Output a verbatim copy of the data, cut off after the line that contains "made = nodeMaker(tree)".

### Items

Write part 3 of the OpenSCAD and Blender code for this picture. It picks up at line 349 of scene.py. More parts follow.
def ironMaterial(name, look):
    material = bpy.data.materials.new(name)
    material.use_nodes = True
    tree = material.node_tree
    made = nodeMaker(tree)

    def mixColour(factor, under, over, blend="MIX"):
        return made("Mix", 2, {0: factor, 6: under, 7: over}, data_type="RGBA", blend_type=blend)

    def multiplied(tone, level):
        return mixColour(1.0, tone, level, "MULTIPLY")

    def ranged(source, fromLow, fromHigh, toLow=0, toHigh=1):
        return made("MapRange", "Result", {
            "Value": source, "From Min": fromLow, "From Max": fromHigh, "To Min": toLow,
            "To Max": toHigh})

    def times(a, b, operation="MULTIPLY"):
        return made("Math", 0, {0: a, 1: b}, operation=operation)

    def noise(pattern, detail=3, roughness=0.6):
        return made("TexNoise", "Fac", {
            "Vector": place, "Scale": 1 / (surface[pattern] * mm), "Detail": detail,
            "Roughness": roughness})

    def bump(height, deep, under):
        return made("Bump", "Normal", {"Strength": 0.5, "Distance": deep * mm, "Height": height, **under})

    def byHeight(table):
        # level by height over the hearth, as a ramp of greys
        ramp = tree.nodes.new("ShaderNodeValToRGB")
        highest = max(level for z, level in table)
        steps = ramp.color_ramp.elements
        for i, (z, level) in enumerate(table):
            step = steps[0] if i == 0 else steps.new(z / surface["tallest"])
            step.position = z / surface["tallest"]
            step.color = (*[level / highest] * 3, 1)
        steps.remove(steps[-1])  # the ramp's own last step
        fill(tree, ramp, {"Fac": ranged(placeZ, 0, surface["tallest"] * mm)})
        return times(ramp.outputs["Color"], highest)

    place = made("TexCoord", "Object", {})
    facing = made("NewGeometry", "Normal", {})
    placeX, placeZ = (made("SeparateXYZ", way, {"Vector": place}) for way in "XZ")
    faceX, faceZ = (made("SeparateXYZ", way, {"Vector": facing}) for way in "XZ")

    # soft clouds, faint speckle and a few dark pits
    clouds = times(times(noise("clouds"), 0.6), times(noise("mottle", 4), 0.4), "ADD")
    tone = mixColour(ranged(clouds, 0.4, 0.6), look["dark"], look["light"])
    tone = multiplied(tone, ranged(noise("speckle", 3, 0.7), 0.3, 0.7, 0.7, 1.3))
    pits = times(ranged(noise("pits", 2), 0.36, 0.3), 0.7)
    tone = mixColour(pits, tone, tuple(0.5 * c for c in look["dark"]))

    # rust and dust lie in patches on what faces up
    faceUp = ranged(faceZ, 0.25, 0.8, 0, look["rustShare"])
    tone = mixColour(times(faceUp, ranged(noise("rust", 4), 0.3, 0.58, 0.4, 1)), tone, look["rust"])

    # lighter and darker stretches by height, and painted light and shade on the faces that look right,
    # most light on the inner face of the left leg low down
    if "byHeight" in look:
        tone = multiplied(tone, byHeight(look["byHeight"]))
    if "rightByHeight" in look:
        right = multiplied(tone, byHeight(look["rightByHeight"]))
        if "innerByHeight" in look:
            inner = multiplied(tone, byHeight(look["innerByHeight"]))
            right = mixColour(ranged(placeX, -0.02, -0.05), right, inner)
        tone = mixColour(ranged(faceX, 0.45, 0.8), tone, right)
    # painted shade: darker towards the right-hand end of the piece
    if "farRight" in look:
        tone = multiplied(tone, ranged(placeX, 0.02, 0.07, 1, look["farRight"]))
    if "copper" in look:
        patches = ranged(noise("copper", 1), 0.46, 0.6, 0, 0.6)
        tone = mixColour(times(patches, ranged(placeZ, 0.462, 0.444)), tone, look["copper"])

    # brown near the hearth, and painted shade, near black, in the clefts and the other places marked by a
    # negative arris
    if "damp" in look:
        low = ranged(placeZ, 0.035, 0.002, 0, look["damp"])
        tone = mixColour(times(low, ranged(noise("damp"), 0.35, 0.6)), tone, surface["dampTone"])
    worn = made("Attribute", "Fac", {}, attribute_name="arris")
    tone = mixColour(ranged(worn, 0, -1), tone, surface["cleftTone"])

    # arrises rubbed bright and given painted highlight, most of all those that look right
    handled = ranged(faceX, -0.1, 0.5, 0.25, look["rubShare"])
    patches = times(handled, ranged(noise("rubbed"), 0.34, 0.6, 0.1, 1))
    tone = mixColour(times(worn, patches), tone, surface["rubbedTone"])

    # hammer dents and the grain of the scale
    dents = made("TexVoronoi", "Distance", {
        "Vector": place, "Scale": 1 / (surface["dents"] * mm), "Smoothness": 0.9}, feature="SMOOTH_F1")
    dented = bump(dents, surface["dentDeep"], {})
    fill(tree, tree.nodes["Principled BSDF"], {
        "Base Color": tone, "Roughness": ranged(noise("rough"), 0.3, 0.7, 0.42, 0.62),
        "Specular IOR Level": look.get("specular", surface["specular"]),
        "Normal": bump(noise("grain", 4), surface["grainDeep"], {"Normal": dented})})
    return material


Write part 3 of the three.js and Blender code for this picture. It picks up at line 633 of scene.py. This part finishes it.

######

### In response
Write part 3 of the OpenSCAD and Blender code for this picture. It picks up at line 349 of scene.py. More parts follow.
def ironMaterial(name, look):
    material = bpy.data.materials.new(name)
    material.use_nodes = True
    tree = material.node_tree
    made = nodeMaker(tree)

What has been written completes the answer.